Дома! Опять дома! Или — все это, 41-й год, война, кровь, пулеметная пуля в спину — привиделось? Бред
Сеня брел к магазину. Шел третий день после его возвращения не то из прошлого, не то из бреда. Как выяснилось, он отсутствовал дома ровно сутки. Ветровка пропала. На майке, там, куда попала пуля, было опаленное отверстие, но на теле — никаких следов ранения. Родителям он рассказал почти чистую правду, но не всю. Шел через двор, напали, ударили по голове. Потом — ничего не помню, пока не упал на тротуар, может быть — из машины выкинули. Где был — не знаю, не помню. Родители терялись в догадках, напрягали участкового уполномоченного, таскали по врачам. Все было в порядке, кроме нервного срыва и общего утомления. Да появилась седая прядь справа за ухом.
Сегодня мать разрешила сходить в гастроном за кое-какими продуктами. Хотелось выйти на воздух, да и курить хотелось — уши пухли, дома же не разрешали, боялись сотрясения. Подойдя к киоску с куревом, Сеня, неожиданно для самого себя, вместо привычного по прежней жизни «Парламента» спросил:
— Папиросы есть какие-нибудь? «Беломор», например?

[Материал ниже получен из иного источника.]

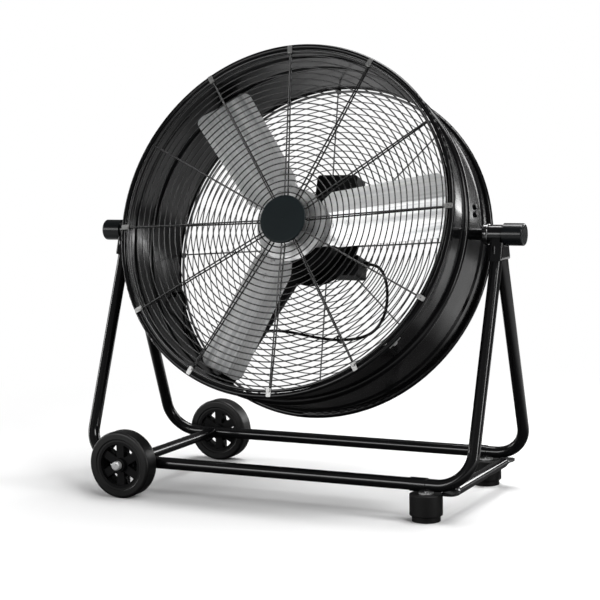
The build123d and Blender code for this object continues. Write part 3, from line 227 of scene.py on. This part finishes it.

Продавец почему-то оглянулся по сторонам и, заговорщицки подмигнув Сене, сказал:
— А как же!
— Давай пачку.
Закурив (парень из киоска казался почему-то удивленным), Сеня вдруг услышал песню. Играли на гитаре, компания в ношеном камуфляже, стоявшая в глубине двора. Песня была старая, но раньше парень не обращал на нее внимания — нудная, и не потанцуешь. Сейчас же аккорды проигрыша схватили сердце в кулак. А уж слова…
Третий день пошел без меня —
Я остался там, на войне.
Пуля-дура третьего дня
Молча поселилась во мне…
«А ведь это про меня песня! Я остался там, на войне! Три дня назад, в июле сорок первого. В девятнадцать, но не с четвертью, а с половиной, лет»… Сеня, как завороженный, подходил все ближе к этой компании. Парень, игравший на гитаре, посмотрел в его глаза, что-то увидел там, понятное себе, мазнул взглядом по седой пряди. Кивнул головой, как бы разрешая подойти. Допев, спросил кротко:
— Кавказ?
— Нет, западнее намного, — ответил Сеня, странным образом угадав смысл вопроса. Музыкант на секунду нахмурился, что-то высчитывая про себя, потом, придя к какому-то выводу, протянул:
— Понятно…. Оставил ТАМ кого-то?
— Да…
— Парни…
Слушатели расступились, пропуская молодого человека в свой круг. Он вдруг ощутил в своей руке граненое стекло. Кто-то сбоку пояснил:
— Годовщина сегодня, по Володьке. Он там остался. Давай за всех, не вернувшихся…
Проглотив огненный комок не то водки, не то чего-то, что не давало дышать, поинтересовался:
— Ребята, а вы кто? Вроде раньше я вас тут не видел?
— Правильно, вон, Рыжий недавно в тот вон дом переехал. Сегодня вроде как и новоселье. А мы — поисковики, клуб.
— Тогда у меня к вам дело есть, — внезапно решился выяснить все окончательно Арсений. — Есть информация о воинском захоронении, июль 41-го. Километров тридцать от райцентра, около деревни одной. Есть координаты и приметы, надо бы проверить. Экипаж ТБ-3 там лежать должен.